Task input ▸
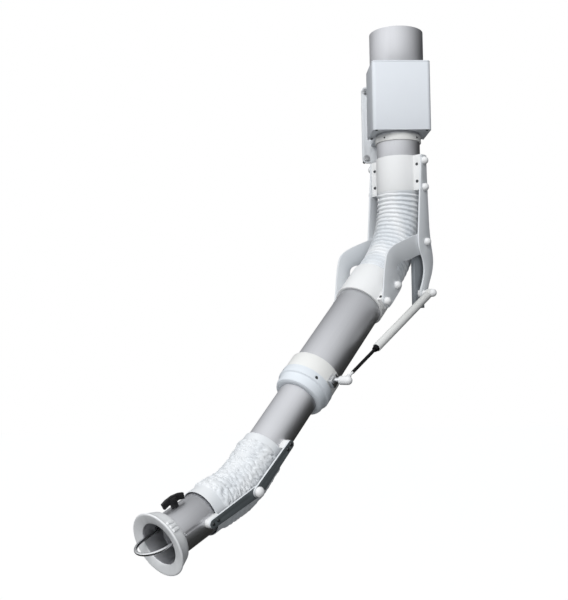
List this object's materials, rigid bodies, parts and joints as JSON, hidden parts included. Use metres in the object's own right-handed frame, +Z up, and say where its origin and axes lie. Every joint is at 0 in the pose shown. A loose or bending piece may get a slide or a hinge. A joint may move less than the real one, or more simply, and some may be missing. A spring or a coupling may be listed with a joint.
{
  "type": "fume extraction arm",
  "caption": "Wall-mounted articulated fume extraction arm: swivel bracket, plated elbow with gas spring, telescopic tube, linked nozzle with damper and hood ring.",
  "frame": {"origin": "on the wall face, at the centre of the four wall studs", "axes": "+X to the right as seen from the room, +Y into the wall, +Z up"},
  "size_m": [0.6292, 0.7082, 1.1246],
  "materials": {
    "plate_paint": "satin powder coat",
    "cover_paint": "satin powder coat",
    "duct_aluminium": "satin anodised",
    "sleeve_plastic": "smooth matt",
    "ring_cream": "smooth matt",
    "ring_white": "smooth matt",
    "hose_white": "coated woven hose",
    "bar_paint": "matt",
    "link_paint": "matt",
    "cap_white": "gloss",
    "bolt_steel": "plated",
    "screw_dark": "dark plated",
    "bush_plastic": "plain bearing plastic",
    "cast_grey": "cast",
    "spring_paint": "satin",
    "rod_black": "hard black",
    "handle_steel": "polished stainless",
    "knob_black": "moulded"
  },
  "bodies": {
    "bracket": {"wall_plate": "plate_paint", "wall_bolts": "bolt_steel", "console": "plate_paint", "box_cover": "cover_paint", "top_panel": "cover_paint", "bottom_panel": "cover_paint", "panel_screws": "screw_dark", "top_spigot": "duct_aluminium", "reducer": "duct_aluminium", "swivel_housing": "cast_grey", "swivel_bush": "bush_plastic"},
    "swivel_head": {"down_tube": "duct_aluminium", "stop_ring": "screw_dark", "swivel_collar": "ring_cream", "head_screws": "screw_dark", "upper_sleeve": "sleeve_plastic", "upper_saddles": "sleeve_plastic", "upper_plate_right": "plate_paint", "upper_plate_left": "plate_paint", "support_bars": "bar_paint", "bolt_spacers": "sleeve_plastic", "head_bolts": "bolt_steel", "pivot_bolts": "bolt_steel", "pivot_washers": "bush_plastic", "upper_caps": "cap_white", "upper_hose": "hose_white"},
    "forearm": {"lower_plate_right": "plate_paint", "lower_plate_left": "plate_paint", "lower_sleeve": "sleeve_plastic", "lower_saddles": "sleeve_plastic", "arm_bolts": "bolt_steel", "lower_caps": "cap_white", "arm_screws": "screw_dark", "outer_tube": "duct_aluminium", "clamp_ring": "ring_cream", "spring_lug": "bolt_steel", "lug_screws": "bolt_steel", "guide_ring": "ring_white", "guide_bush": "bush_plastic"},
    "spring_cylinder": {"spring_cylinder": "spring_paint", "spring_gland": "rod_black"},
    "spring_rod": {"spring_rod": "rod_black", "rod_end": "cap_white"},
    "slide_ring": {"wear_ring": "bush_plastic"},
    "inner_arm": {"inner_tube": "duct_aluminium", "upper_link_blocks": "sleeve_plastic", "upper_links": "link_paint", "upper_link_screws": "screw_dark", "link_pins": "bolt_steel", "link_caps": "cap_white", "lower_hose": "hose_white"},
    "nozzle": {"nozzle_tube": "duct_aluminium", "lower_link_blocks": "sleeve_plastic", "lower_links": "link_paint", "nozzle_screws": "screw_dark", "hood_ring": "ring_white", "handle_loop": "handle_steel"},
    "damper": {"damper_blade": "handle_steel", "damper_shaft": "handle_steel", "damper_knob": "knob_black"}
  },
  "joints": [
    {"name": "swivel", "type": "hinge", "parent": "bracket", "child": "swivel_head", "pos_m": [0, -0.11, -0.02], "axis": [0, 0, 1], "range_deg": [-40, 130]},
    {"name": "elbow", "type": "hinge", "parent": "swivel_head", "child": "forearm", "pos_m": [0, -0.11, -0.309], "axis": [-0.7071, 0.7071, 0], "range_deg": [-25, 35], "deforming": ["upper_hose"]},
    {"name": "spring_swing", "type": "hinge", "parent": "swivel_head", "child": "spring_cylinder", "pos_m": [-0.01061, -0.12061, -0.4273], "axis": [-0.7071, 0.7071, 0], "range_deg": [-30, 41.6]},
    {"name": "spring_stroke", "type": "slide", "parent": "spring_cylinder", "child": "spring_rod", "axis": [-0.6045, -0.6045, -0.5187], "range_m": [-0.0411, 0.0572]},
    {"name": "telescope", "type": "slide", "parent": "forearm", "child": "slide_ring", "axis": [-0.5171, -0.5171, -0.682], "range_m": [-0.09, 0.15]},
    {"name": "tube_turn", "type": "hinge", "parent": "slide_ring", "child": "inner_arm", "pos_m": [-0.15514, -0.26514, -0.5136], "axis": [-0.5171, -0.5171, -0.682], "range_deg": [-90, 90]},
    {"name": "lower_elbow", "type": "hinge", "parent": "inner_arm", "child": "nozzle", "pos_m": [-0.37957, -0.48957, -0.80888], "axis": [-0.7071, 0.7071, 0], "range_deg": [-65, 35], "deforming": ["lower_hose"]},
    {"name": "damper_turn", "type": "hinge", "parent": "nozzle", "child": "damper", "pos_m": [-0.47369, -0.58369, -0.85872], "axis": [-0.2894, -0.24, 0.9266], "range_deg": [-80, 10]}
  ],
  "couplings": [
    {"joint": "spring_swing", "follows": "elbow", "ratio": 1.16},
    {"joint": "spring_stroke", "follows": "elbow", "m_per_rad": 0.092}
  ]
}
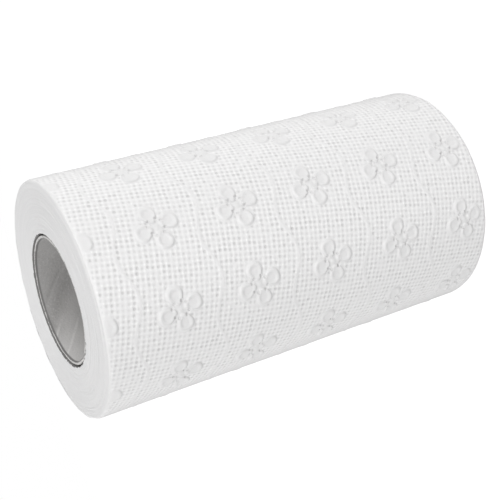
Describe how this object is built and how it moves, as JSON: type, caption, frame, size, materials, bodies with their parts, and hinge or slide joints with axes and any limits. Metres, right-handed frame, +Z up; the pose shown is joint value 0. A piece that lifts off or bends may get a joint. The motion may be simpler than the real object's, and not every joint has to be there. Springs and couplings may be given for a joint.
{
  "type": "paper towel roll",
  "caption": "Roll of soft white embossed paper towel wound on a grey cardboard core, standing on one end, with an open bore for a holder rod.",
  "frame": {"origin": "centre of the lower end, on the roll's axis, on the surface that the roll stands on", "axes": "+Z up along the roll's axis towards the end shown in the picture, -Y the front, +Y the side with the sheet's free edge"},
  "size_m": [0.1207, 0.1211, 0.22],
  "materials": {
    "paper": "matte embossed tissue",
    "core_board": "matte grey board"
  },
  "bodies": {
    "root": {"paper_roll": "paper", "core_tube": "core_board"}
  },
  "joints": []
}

Exercise description ▸ Repeat the data exactly. Leave nothing out.

Solution below ▸
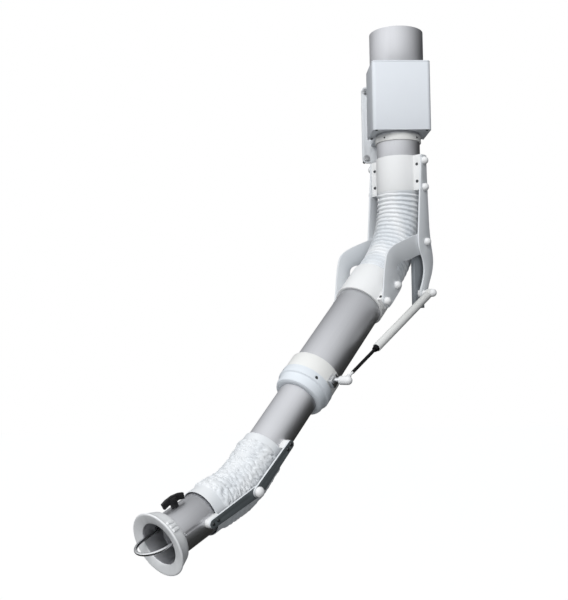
List this object's materials, rigid bodies, parts and joints as JSON, hidden parts included. Use metres in the object's own right-handed frame, +Z up, and say where its origin and axes lie. Every joint is at 0 in the pose shown. A loose or bending piece may get a slide or a hinge. A joint may move less than the real one, or more simply, and some may be missing. A spring or a coupling may be listed with a joint.
{
  "type": "fume extraction arm",
  "caption": "Wall-mounted articulated fume extraction arm: swivel bracket, plated elbow with gas spring, telescopic tube, linked nozzle with damper and hood ring.",
  "frame": {"origin": "on the wall face, at the centre of the four wall studs", "axes": "+X to the right as seen from the room, +Y into the wall, +Z up"},
  "size_m": [0.6292, 0.7082, 1.1246],
  "materials": {
    "plate_paint": "satin powder coat",
    "cover_paint": "satin powder coat",
    "duct_aluminium": "satin anodised",
    "sleeve_plastic": "smooth matt",
    "ring_cream": "smooth matt",
    "ring_white": "smooth matt",
    "hose_white": "coated woven hose",
    "bar_paint": "matt",
    "link_paint": "matt",
    "cap_white": "gloss",
    "bolt_steel": "plated",
    "screw_dark": "dark plated",
    "bush_plastic": "plain bearing plastic",
    "cast_grey": "cast",
    "spring_paint": "satin",
    "rod_black": "hard black",
    "handle_steel": "polished stainless",
    "knob_black": "moulded"
  },
  "bodies": {
    "bracket": {"wall_plate": "plate_paint", "wall_bolts": "bolt_steel", "console": "plate_paint", "box_cover": "cover_paint", "top_panel": "cover_paint", "bottom_panel": "cover_paint", "panel_screws": "screw_dark", "top_spigot": "duct_aluminium", "reducer": "duct_aluminium", "swivel_housing": "cast_grey", "swivel_bush": "bush_plastic"},
    "swivel_head": {"down_tube": "duct_aluminium", "stop_ring": "screw_dark", "swivel_collar": "ring_cream", "head_screws": "screw_dark", "upper_sleeve": "sleeve_plastic", "upper_saddles": "sleeve_plastic", "upper_plate_right": "plate_paint", "upper_plate_left": "plate_paint", "support_bars": "bar_paint", "bolt_spacers": "sleeve_plastic", "head_bolts": "bolt_steel", "pivot_bolts": "bolt_steel", "pivot_washers": "bush_plastic", "upper_caps": "cap_white", "upper_hose": "hose_white"},
    "forearm": {"lower_plate_right": "plate_paint", "lower_plate_left": "plate_paint", "lower_sleeve": "sleeve_plastic", "lower_saddles": "sleeve_plastic", "arm_bolts": "bolt_steel", "lower_caps": "cap_white", "arm_screws": "screw_dark", "outer_tube": "duct_aluminium", "clamp_ring": "ring_cream", "spring_lug": "bolt_steel", "lug_screws": "bolt_steel", "guide_ring": "ring_white", "guide_bush": "bush_plastic"},
    "spring_cylinder": {"spring_cylinder": "spring_paint", "spring_gland": "rod_black"},
    "spring_rod": {"spring_rod": "rod_black", "rod_end": "cap_white"},
    "slide_ring": {"wear_ring": "bush_plastic"},
    "inner_arm": {"inner_tube": "duct_aluminium", "upper_link_blocks": "sleeve_plastic", "upper_links": "link_paint", "upper_link_screws": "screw_dark", "link_pins": "bolt_steel", "link_caps": "cap_white", "lower_hose": "hose_white"},
    "nozzle": {"nozzle_tube": "duct_aluminium", "lower_link_blocks": "sleeve_plastic", "lower_links": "link_paint", "nozzle_screws": "screw_dark", "hood_ring": "ring_white", "handle_loop": "handle_steel"},
    "damper": {"damper_blade": "handle_steel", "damper_shaft": "handle_steel", "damper_knob": "knob_black"}
  },
  "joints": [
    {"name": "swivel", "type": "hinge", "parent": "bracket", "child": "swivel_head", "pos_m": [0, -0.11, -0.02], "axis": [0, 0, 1], "range_deg": [-40, 130]},
    {"name": "elbow", "type": "hinge", "parent": "swivel_head", "child": "forearm", "pos_m": [0, -0.11, -0.309], "axis": [-0.7071, 0.7071, 0], "range_deg": [-25, 35], "deforming": ["upper_hose"]},
    {"name": "spring_swing", "type": "hinge", "parent": "swivel_head", "child": "spring_cylinder", "pos_m": [-0.01061, -0.12061, -0.4273], "axis": [-0.7071, 0.7071, 0], "range_deg": [-30, 41.6]},
    {"name": "spring_stroke", "type": "slide", "parent": "spring_cylinder", "child": "spring_rod", "axis": [-0.6045, -0.6045, -0.5187], "range_m": [-0.0411, 0.0572]},
    {"name": "telescope", "type": "slide", "parent": "forearm", "child": "slide_ring", "axis": [-0.5171, -0.5171, -0.682], "range_m": [-0.09, 0.15]},
    {"name": "tube_turn", "type": "hinge", "parent": "slide_ring", "child": "inner_arm", "pos_m": [-0.15514, -0.26514, -0.5136], "axis": [-0.5171, -0.5171, -0.682], "range_deg": [-90, 90]},
    {"name": "lower_elbow", "type": "hinge", "parent": "inner_arm", "child": "nozzle", "pos_m": [-0.37957, -0.48957, -0.80888], "axis": [-0.7071, 0.7071, 0], "range_deg": [-65, 35], "deforming": ["lower_hose"]},
    {"name": "damper_turn", "type": "hinge", "parent": "nozzle", "child": "damper", "pos_m": [-0.47369, -0.58369, -0.85872], "axis": [-0.2894, -0.24, 0.9266], "range_deg": [-80, 10]}
  ],
  "couplings": [
    {"joint": "spring_swing", "follows": "elbow", "ratio": 1.16},
    {"joint": "spring_stroke", "follows": "elbow", "m_per_rad": 0.092}
  ]
}
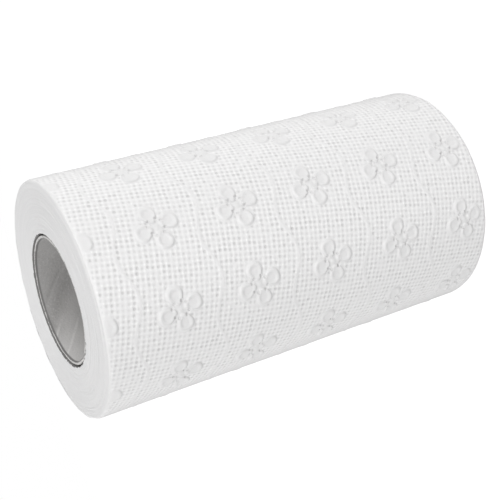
Describe how this object is built and how it moves, as JSON: type, caption, frame, size, materials, bodies with their parts, and hinge or slide joints with axes and any limits. Metres, right-handed frame, +Z up; the pose shown is joint value 0. A piece that lifts off or bends may get a joint. The motion may be simpler than the real object's, and not every joint has to be there. Springs and couplings may be given for a joint.
{
  "type": "paper towel roll",
  "caption": "Roll of soft white embossed paper towel wound on a grey cardboard core, standing on one end, with an open bore for a holder rod.",
  "frame": {"origin": "centre of the lower end, on the roll's axis, on the surface that the roll stands on", "axes": "+Z up along the roll's axis towards the end shown in the picture, -Y the front, +Y the side with the sheet's free edge"},
  "size_m": [0.1207, 0.1211, 0.22],
  "materials": {
    "paper": "matte embossed tissue",
    "core_board": "matte grey board"
  },
  "bodies": {
    "root": {"paper_roll": "paper", "core_tube": "core_board"}
  },
  "joints": []
}